When we promote them to manager, we recognize them for what they have done, but we change what they do. We change how they are expected to add value and have impact. And yet, we rarely slow down to help reframe what it means to be a manager and how that’s different from the work they’ve done to get there.

I was having this exact conversation with a new manager when it dawned on me that she was actually expressing a sense of loss in becoming a manager. She felt less impactful in this role, less valuable for “passing off” work to someone else that she had always done herself. So, in some attempt to hold onto her historic value, she kept doing what she’d always done - and just layered her new management duties on top. She was burning herself out, her team was flailing, and she was even considering leaving the company.

This is a person who had recently been promoted because of her indefatigable energy and commitment to the company! They love her. She loves them! For nearly a decade, she has found life-purpose and meaning in her work there. She is proud to have helped build the company, to have been there to grind it out with the founders and just make stuff happen for their customers. In other words, she knows how to deliver value and how to feel valuable as a hard-working, dedicated, individual contributor. Now, she’s a struggling manager.

It dawned on me that to reboot this transition to manager, she has to redefine her value creation equation – from an equation where she creates direct value to one in which she also creates value through others.

I explained somewhat off-the-cuff that as an individual contributor, she delivered one unit of value with one unit of work. As a manager, when she enables one of her people to execute on that unit of work, she creates one unit of value out of the fact that it was executed and another unit of value out of the fact that someone else did it. In other words, as a manager, she is creating more value, not less, when someone else does the work and does it successfully.

She looked at me puzzled for a moment, and then a sort of liberated smile flashed across her face.

“That’s it!” She exclaimed. “I never thought of it that way. But, that’s it. I know I can’t keep doing what I’m doing. My supervisor has been pushing me that it’s not just about me delivering the work. It’s about the team. I’ve got a great team. I know they want more from me. They want to grow. I’ve just been thinking about it wrong.”

So, here’s the simple math:

Individual Contributor Value = Work Execution

Manager Value = Work Execution + Capacity Building


Work Execution Variable:

  • Did the work get done?

  • Was it done well?

  • Was it done on time?

Capacity Building Quotient:

  • Did someone else get an opportunity to grow and own the work?

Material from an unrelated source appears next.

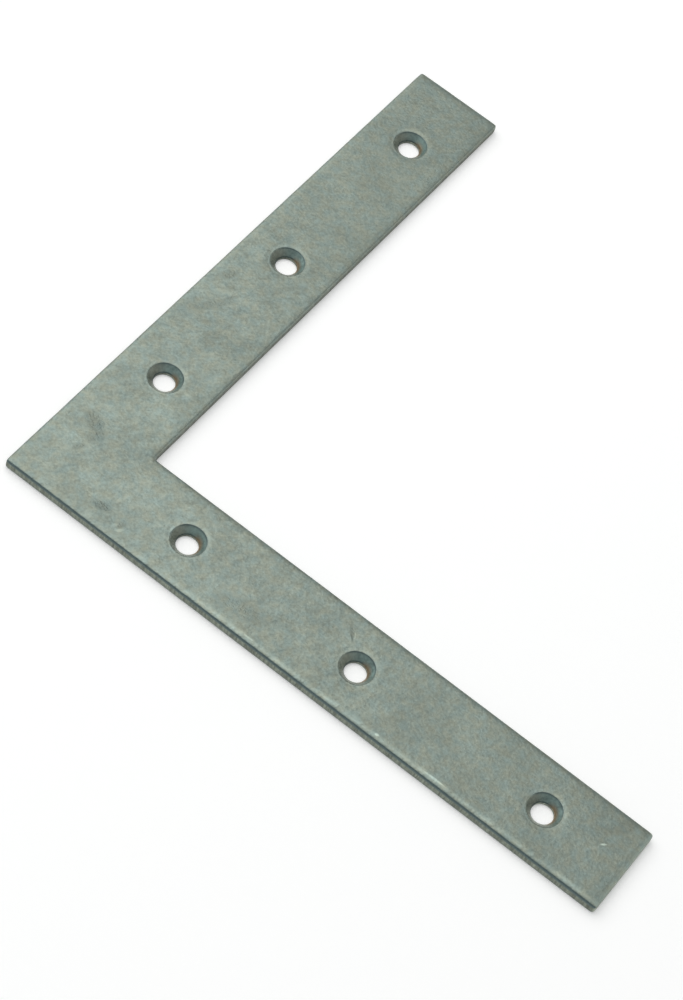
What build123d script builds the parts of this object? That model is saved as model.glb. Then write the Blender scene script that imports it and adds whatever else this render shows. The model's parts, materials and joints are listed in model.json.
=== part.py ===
"""Flat corner plate: one L-shaped piece of galvanised steel, drilled for six countersunk screws.

The plate lies flat with its countersinks facing up. Its origin is on the underside, where the
centre lines of the two arms cross. One arm runs along +X and the other along +Y.
"""
from build123d import *
import os

# Driving dimensions, in millimetres and degrees.
arm_length = 150.0            # from the outer corner to the end of either arm
arm_width = 22.0
plate_thickness = 2.5
hole_diameter = 4.8           # clears the shank of a 4 mm wood screw
countersink_diameter = 8.0    # seats the 8 mm head of the same screw
countersink_angle = 90.0
hole_distances = (39.5, 83.0, 130.0)   # from the outer edge of the other arm, along each arm

outer_corner_radius = 0.8     # the five outward corners, seen from above
inner_corner_radius = 0.9     # the inward corner between the arms
top_edge_radius = 0.7         # the rolled edge that the zinc bath leaves on the upper face
bottom_edge_chamfer = 0.2     # the light break along the underside

# Worked out from the dimensions above.
half_width = arm_width / 2
arm_end = arm_length - half_width
hole_offsets = [distance - half_width for distance in hole_distances]
hole_centres = [(offset, 0) for offset in hole_offsets] + [(0, offset) for offset in hole_offsets]
plate_top = Plane.XY.offset(plate_thickness)

with BuildPart() as corner_plate:
    # The L-shaped outline, walked anticlockwise from the outer corner.
    with BuildSketch(Plane.XY) as outline:
        with BuildLine():
            Polyline(
                (-half_width, -half_width),
                (arm_end, -half_width),
                (arm_end, half_width),
                (half_width, half_width),
                (half_width, arm_end),
                (-half_width, arm_end),
                close=True,
            )
        make_face()
        inner_corner = outline.vertices().sort_by_distance((half_width, half_width))[0]
        fillet(inner_corner, radius=inner_corner_radius)
        # That fillet ends in the two vertices nearest its corner, so the outward ones follow them.
        outer_corners = outline.vertices().sort_by_distance((half_width, half_width))[2:]
        fillet(outer_corners, radius=outer_corner_radius)
    extrude(amount=plate_thickness)

    # The rims are worked before the holes are cut, so that each group holds only the outline.
    fillet(corner_plate.edges().group_by(Axis.Z)[-1], radius=top_edge_radius)
    chamfer(corner_plate.edges().group_by(Axis.Z)[0], length=bottom_edge_chamfer)

    # Three screw holes on the centre line of each arm, countersunk from the upper face.
    with Locations(plate_top):
        with Locations(*hole_centres):
            CounterSinkHole(
                radius=hole_diameter / 2,
                counter_sink_radius=countersink_diameter / 2,
                counter_sink_angle=countersink_angle,
            )

corner_plate.part.label = "corner_plate"

os.makedirs("parts", exist_ok=True)
export_step(corner_plate.part, "parts/corner_plate.step")
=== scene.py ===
"""Flat corner plate in hot-dip galvanised steel, lying in a plain pale studio.

The plate is modelled round the fixed frame: its outline, thickness and screw holes are read from
there. Everything is in metres, with one arm along +X, the other along +Y and the plate on z = 0.
"""
import json
import math

import bmesh
import bpy
from mathutils import Matrix, Vector


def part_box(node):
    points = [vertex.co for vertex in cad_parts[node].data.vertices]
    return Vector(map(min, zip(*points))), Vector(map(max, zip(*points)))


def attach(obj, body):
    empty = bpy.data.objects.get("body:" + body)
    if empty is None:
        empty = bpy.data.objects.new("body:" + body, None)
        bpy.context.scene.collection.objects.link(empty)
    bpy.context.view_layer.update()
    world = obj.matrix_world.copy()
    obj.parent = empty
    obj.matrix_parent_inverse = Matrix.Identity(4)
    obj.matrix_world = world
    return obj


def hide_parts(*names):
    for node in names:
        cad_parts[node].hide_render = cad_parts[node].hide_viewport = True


bl_info = {
    "name": "Flat Corner Plate",
    "version": (1, 0, 0),
    "blender": (4, 5, 0),
    "location": "View3D > Sidebar > Corner Plate",
    "description": "Models a galvanised flat corner plate and the studio that it lies in",
    "category": "Object",
}

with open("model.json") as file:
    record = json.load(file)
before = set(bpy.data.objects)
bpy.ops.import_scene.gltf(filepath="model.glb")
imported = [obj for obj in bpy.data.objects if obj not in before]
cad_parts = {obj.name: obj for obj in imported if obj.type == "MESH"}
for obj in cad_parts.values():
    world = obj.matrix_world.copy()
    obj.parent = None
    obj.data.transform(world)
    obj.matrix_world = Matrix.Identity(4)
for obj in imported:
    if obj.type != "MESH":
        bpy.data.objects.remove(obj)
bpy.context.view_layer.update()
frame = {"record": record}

# ---------------------------------------------------------------------------------------------
# What the frame says about the plate
# ---------------------------------------------------------------------------------------------

MM = 0.001
BODY = "root"
NODE = "corner_plate"

PLATE_LOW, PLATE_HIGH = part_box(NODE)
THICKNESS = PLATE_HIGH.z
HALF_WIDTH = -PLATE_LOW.x
ARM_END = PLATE_HIGH.x

SCREW_HOLES = [mount for mount in frame["record"]["mounts"] if mount["kind"] == "bore"]
HOLE_CENTRES = [Vector(mount["pos_m"][:2]) for mount in SCREW_HOLES]
ARM_HOLES = sorted(centre.x for centre in HOLE_CENTRES if centre.x > HALF_WIDTH)
HOLE_RADIUS = SCREW_HOLES[0]["dims"]["r_mm"] * MM
BORE_LENGTH = SCREW_HOLES[0]["dims"]["length_mm"] * MM
# The countersink is a 90 degree cone, so it widens by as much as it rises.
MOUTH_RADIUS = HOLE_RADIUS + THICKNESS - BORE_LENGTH

# ---------------------------------------------------------------------------------------------
# How the mesh is laid out
# ---------------------------------------------------------------------------------------------

CELLS_ACROSS = 8              # faces across an arm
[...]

  • Did I have the opportunity to work on something else?

  • Are we closer to someone else consistently delivering the work without me?

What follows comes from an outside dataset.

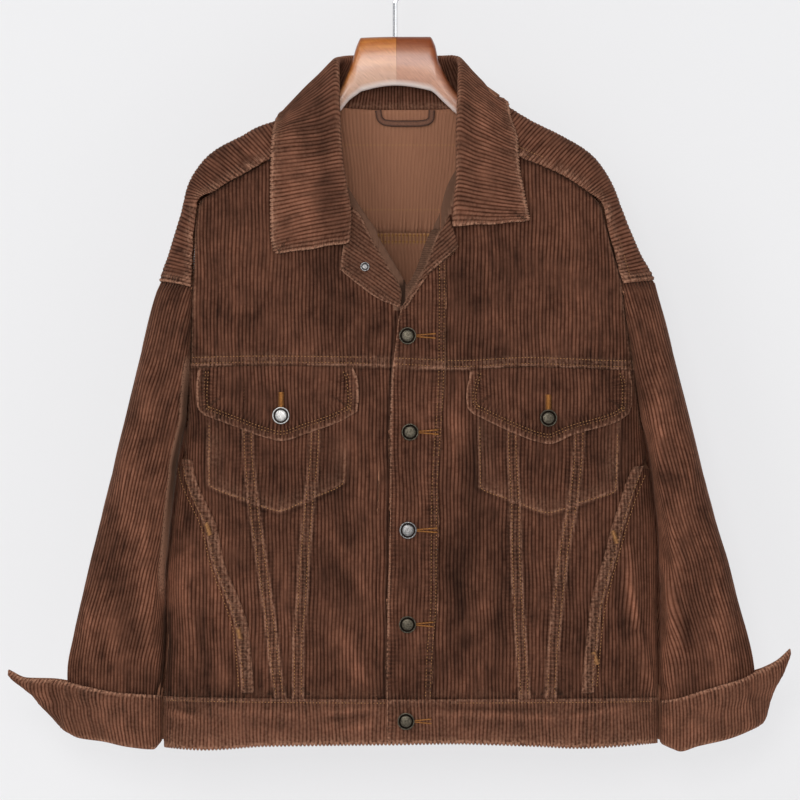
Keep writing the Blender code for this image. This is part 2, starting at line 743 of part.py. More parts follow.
def make_hanger():
    """The wooden hanger, two arms and a tall neck, lofted along x, and its hook's blind hole."""
    mesh = bmesh.new()
    rings = []
    right_arm, neck, left_arm = (-58, 12), (52, 19), (60, 13)
    places = np.concatenate([
        np.linspace(WOOD[0].x, *right_arm),
        np.linspace(-neck[0], *neck),
        np.linspace(left_arm[0], WOOD[-1].x, left_arm[1]),
    ])
    for x in places:
        top, bottom, depth = (
            float(eased([(w.x, getattr(w, key)) for w in WOOD], x)) for key in Wood._fields[1:]
        )
        points = []
        for k in range(WOOD_SIDES):
            turn = 2 * math.pi * (k + 0.5) / WOOD_SIDES
            round_y = np.sign(math.cos(turn)) * abs(math.cos(turn)) ** WOOD_SQUARENESS
            round_z = np.sign(math.sin(turn)) * abs(math.sin(turn)) ** WOOD_SQUARENESS
            highest = math.cos(math.pi / WOOD_SIDES) ** WOOD_SQUARENESS
            z = (top + bottom) / 2 + (top - bottom) / 2 * round_z / highest
            points.append(mesh.verts.new(Vector((x, depth * round_y, z)) * MM))
        rings.append(points)
    for a, b in zip(rings, rings[1:]):
        for k in range(WOOD_SIDES):
            mesh.faces.new((a[k], a[(k + 1) % WOOD_SIDES], b[(k + 1) % WOOD_SIDES], b[k]))
    mesh.faces.new(rings[0])
    mesh.faces.new(list(reversed(rings[-1])))
    wood = finish(mesh, "hanger_wood", "wood")
    cutter_mesh = bmesh.new()
    bmesh.ops.create_cone(cutter_mesh, cap_ends=True, segments=16, radius1=(WIRE / 2 + GAP) * MM,
                          radius2=(WIRE / 2 + GAP) * MM, depth=2 * (SHANK_DEPTH + 0.5) * MM)
    bmesh.ops.translate(cutter_mesh, verts=cutter_mesh.verts, vec=Vector((0, 0, NECK_TOP * MM)))
    data = bpy.data.meshes.new("hook_hole")
    cutter_mesh.to_mesh(data)
    cutter_mesh.free()
    cutter = bpy.data.objects.new("hook_hole", data)
    CUTTERS.objects.link(cutter)
    cutter.hide_render = True
    cutter.display_type = "WIRE"
    bore = wood.modifiers.new("hook hole", "BOOLEAN")
    bore.operation = "DIFFERENCE"
    bore.object = cutter


def make_hook():
    """The steel hook: a straight shank, a swan neck and an open bow."""
    centre = -HOOK_RADIUS + WIRE / 2
    points = [(0, NECK_TOP - SHANK_DEPTH), (0, NECK_TOP), (0, (NECK_TOP + SHANK_TOP) / 2), (0, SHANK_TOP)]
    points += [(1.2, SHANK_TOP + 3.5), (5.2, SHANK_TOP + 7)]
    for degrees in range(-48, 200, 14):
        turn = math.radians(degrees)
        points.append((HOOK_RADIUS * math.cos(turn), centre + HOOK_RADIUS * math.sin(turn)))
    wire = bpy.data.curves.new("hanger_hook", "CURVE")
    wire.dimensions = "3D"
    wire.bevel_depth = WIRE / 2 * MM
    wire.bevel_resolution = 2
    wire.use_fill_caps = True
    line = wire.splines.new("POLY")
    line.points.add(len(points) - 1)
    for spot, (x, z) in zip(line.points, points):
        spot.co = (x * MM, 0, z * MM, 1)
    hook = bpy.data.objects.new("hanger_hook", wire)
    JACKET.objects.link(hook)
    wire.materials.append(FINISHES["steel"])


def turned(name, profile, place, finish_name, lift):
    """A round fitting turned about its axis and set square on the cloth at a place on the front."""
    x, z = place
    seat = Vector((x, -body_depth(x, z, FRONT), z))
    out = body_normal(seat)
    data = bpy.data.meshes.new(name)
    mesh = bmesh.new()
    verts = [mesh.verts.new(Vector((radius, 0, height)) * MM) for radius, height in profile]
    for a, b in zip(verts, verts[1:]):
        mesh.edges.new((a, b))
    mesh.to_mesh(data)
    mesh.free()
    thing = bpy.data.objects.new(name, data)
    JACKET.objects.link(thing)
    data.materials.append(FINISHES[finish_name])
    thing.location = (seat + out * lift) * MM
    thing.rotation_euler = Vector((0, 0, 1)).rotation_difference(out).to_euler()
    screw = thing.modifiers.new("turn", "SCREW")
    screw.steps = BUTTON_STEPS
    screw.render_steps = BUTTON_STEPS
    screw.use_merge_vertices = True
    screw.merge_threshold = 0.0001
    return thing


def make_buttons():
    radius = BUTTON / 2
    profile = ((0, 4.6), (radius * 0.55, 4.5), (radius * 0.86, 4.9), (radius, 4.0), (radius * 0.9, 2.6),
               (3.2, 1.8), (3.2, 0), (0, 0))
    for number, place in enumerate(FRONT_BUTTONS, 1):
        turned(f"front_button_{number}", profile, place, "bronze", LAYER + GAP)
    turned("flap_button_right", profile, FLAP_BUTTONS[RIGHT], "silver", LAYER + GAP)
    turned("flap_button_left", profile, FLAP_BUTTONS[LEFT], "bronze", LAYER + GAP)
    half = RIVET / 2
    rivet = ((0, 1.6), (half * 0.6, 1.4), (half, 0.7), (half, 0), (0, 0))
    turned("lapel_rivet", rivet, RIVET_PLACE, "silver", LAYER + GAP)


def make_finish(name, colour, roughness, metallic=0.0):
    material = bpy.data.materials.new(name)
    material.use_nodes = True
    shader = material.node_tree.nodes["Principled BSDF"]
    shader.inputs["Base Color"].default_value = (*colour, 1)
    shader.inputs["Roughness"].default_value = roughness
    shader.inputs["Metallic"].default_value = metallic
    return material


def make_body_panels():
    chest, waist, hem = seam(CHEST_SEAM), seam(WAIST_SEAM), seam(HEM)
    for which, name in ((RIGHT, "right"), (LEFT, "left")):
        outer, inner = seam(OUTER_DART[which]), seam(INNER_DART[which])
        band, mouth, side = seam(BAND_SEAM[which]), seam(POCKET_MOUTH[which]), body_side(which)
        mouth_top = POCKET_MOUTH[which][0][0]

        def side_then_mouth(z):
            return side(z) if z > mouth_top else which * min(which * side(z), which * mouth(z))

        def order(a, b):
            return (a, b) if which == RIGHT else (b, a)

        neck = seam(NECK_AND_ROLL[which])
        panel(f"front_chest_{name}", *order(side, neck), chest, seam(YOKE_SEAM[which]), 8, 7, towards=which)
        panel(f"front_centre_{name}", *order(inner, band), waist, chest, 2, PANEL_ROWS)
        panel(f"front_dart_{name}", *order(outer, inner), waist, chest, 2, PANEL_ROWS)
        panel(f"front_outer_{name}", *order(side_then_mouth, outer), waist, chest, 5, PANEL_ROWS,
              towards=which)
        bottom, top = corner(mouth, waist, -700), corner(side, chest, -400)
        side_top = bottom + (top - bottom) * SIDE_ROWS / PANEL_ROWS
        panel(f"front_side_{name}", *order(side, mouth), waist, lambda x: side_top, 4, SIDE_ROWS,
              towards=which)
        overlay(f"lapel_{name}", LAPEL[which], 4, 4, LAYER if which == RIGHT else 2 * LAYER)
        overlay(f"pocket_flap_{name}", FLAP[which], 8, 3, LAYER, towards=which)
        make_welt(which, f"pocket_welt_{name}")
        make_sleeve(which, f"sleeve_{name}")
        make_cuff(which, f"cuff_{name}")
    roll = seam(((-20, -292), (-17, -296), (10, -343), (34, -384)))
    panel("button_band", seam(BAND_SEAM[RIGHT]), seam(BUTTON_EDGE), waist, roll, 2, PANEL_ROWS)
    panel("buttonhole_band", seam(BUTTONHOLE_EDGE), seam(BAND_SEAM[LEFT]), waist, lambda x: BAND_TOP, 2, 12,
          lift=LAYER)
    panel("waistband_right", body_side(RIGHT), seam(BUTTON_EDGE), hem, waist, 12, 2, towards=RIGHT)
    over = lambda run, z: LAYER * float(eased(((0, 1), (36, 1), (70, 0), (300, 0)), run))
    panel("waistband_left", seam(BUTTONHOLE_EDGE), body_side(LEFT), hem, waist, 12, 2, lift=over,
          towards=LEFT)
    back_hem, back_yoke = seam(BACK_HEM), seam(BACK_YOKE_SEAM)
    panel("back_panel", body_side(RIGHT), body_side(LEFT), waist, back_yoke, 16, 12, side=BACK, towards=0)
    panel("waistband_back", body_side(RIGHT), body_side(LEFT), back_hem, waist, 16, 2, side=BACK, towards=0)


for old in list(bpy.data.objects):
    bpy.data.objects.remove(old, do_unlink=True)
JACKET = bpy.data.collections.new("corduroy_jacket")
CUTTERS = bpy.data.collections.new("cutters")
for group in (JACKET, CUTTERS):
    bpy.context.scene.collection.children.link(group)
FINISHES = {
    "corduroy": make_finish("corduroy", (0.115, 0.056, 0.034), 0.9),
    "wood": make_finish("lacquered wood", (0.42, 0.15, 0.05), 0.25),
    "steel": make_finish("hook steel", (0.62, 0.62, 0.64), 0.2, 1.0),
    "bronze": make_finish("aged bronze", (0.10, 0.09, 0.075), 0.4, 1.0),
    "silver": make_finish("worn silver", (0.6, 0.59, 0.57), 0.35, 1.0),
}
make_body_panels()
make_yoke()
make_collar()
make_loop()
make_buttons()
make_hanger()
make_hook()
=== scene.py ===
"""A brown corduroy trucker jacket on a lacquered hanger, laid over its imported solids."""
import math
import bmesh
import bpy
import numpy as np
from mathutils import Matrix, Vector


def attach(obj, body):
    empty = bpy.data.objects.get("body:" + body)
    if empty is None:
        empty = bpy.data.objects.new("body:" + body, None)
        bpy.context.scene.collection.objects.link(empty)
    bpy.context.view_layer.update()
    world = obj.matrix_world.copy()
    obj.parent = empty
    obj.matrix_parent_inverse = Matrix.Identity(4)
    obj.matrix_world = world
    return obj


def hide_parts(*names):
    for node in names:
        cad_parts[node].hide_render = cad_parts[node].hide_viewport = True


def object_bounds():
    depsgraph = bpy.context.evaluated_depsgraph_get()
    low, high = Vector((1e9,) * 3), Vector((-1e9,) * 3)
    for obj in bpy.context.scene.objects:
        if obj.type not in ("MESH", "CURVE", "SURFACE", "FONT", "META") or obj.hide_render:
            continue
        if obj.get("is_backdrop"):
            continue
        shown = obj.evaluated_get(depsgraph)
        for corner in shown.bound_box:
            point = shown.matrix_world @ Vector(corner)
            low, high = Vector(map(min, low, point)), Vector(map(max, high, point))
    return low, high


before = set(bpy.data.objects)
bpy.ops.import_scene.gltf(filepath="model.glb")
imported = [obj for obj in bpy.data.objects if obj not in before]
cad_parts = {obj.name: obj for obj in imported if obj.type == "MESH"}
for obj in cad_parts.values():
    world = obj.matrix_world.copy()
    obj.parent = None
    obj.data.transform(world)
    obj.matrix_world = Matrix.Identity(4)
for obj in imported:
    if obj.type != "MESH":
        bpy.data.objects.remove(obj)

cad_box = [list(corner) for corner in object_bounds()]
MM = 0.001


# The studio: a pale wall close behind the jacket and a pale floor far below, each seen from its front only.
# A lamp far in front lights the jacket evenly, and four soft lamps round it bring out its folds.
def srgb(red, green, blue):
    return tuple(
        ((c / 255 + 0.055) / 1.055) ** 2.4 if c > 10 else c / 255 / 12.92 for c in (red, green, blue)
    )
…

Questions for a new manager to ask yourself:

  1. Yes, the work needs to get done, but do I need to be the one to do it?

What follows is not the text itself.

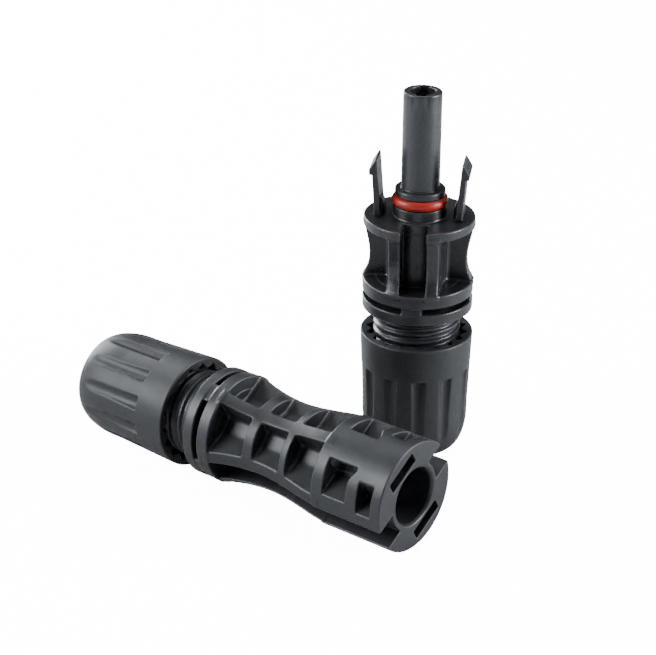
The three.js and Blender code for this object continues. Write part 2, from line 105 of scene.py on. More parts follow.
NUT_L = 21.8
NUT_MOUTH_R, NUT_END_R = 9.75, 9.25
NUT_TAPER_L = 13              # over which the nut narrows from one to the other
NUT_DOME_L, NUT_DOME_DEEP = 6.7, 2.75
NUT_BORE_R, NUT_BORE_L = 7.75, 14.2
NUT_EXIT_R = 4.2
FLUTES, FLUTE_R, FLUTE_AXIS_R, FLUTE_START = 12, 1.5, 10.32, 6.1
FLUTE_TURN = 10.0             # degrees, first flute of each nut
TEETH, TOOTH_L = 18, 1.7      # at the nut's mouth

CLAW_FRONT, CLAW_SHOULDER, CLAW_TIPS = 7.65, 13.95, 18.9     # behind the nut's mouth
CLAW_FINGERS = 8
SEAL_FRONT, SEAL_L = 7.2, 6   # from the first disc, and its length


# ----------------------------------------------------------------- working with fields

def both(a, b, soft=EDGE):
    """Where both fields are solid."""
    h = np.maximum(soft - np.abs(a - b), 0)
    return np.maximum(a, b) + h * h / (4 * soft)


def either(a, b, soft=EDGE):
    """Where one field or the other is solid."""
    h = np.maximum(soft - np.abs(a - b), 0)
    return np.minimum(a, b) - h * h / (4 * soft)


def without(a, b, soft=EDGE):
    """The first field with the second cut out of it."""
    return both(a, -b, soft)


def slab(v, low, high):
    """The layer between two values of one coordinate."""
    return np.abs(v - (low + high) / 2) - (high - low) / 2


def rod(p, radius, low, high, soft=EDGE):
    """A round bar along the half's axis."""
    return both(p.r - radius, slab(p.z, low, high), soft)


def outline(u, v, points):
    """Signed distance from (u, v) to a closed outline of points."""
    nearest = np.full(u.shape, 1e9, np.float32)
    inside = np.zeros(u.shape, bool)
    for (au, av), (bu, bv) in zip(points, points[1:] + points[:1]):
        eu, ev = bu - au, bv - av
        du, dv = u - au, v - av
        t = np.clip((du * eu + dv * ev) / (eu * eu + ev * ev), 0, 1)
        nearest = np.minimum(nearest, (du - t * eu) ** 2 + (dv - t * ev) ** 2)
        spans = (av <= v) != (bv <= v)
        if ev:
            inside ^= spans & (u < au + (v - av) * (eu / ev))
    return np.where(inside, -1, 1) * np.sqrt(nearest)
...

  2. What am I not doing with my time because I am doing this? Which one is more important for me to do?

  3. Would our team be better off if someone other than just me knew how to do this? Felt supported to do this?

  4. Is this a one-off task or something that will need to happen again? Do I want to keep doing it? Should someone else own it in the future?

  5. Is my team ready for more responsibility? Are they looking to grow? Is this an opportunity for them to step up and me to step back?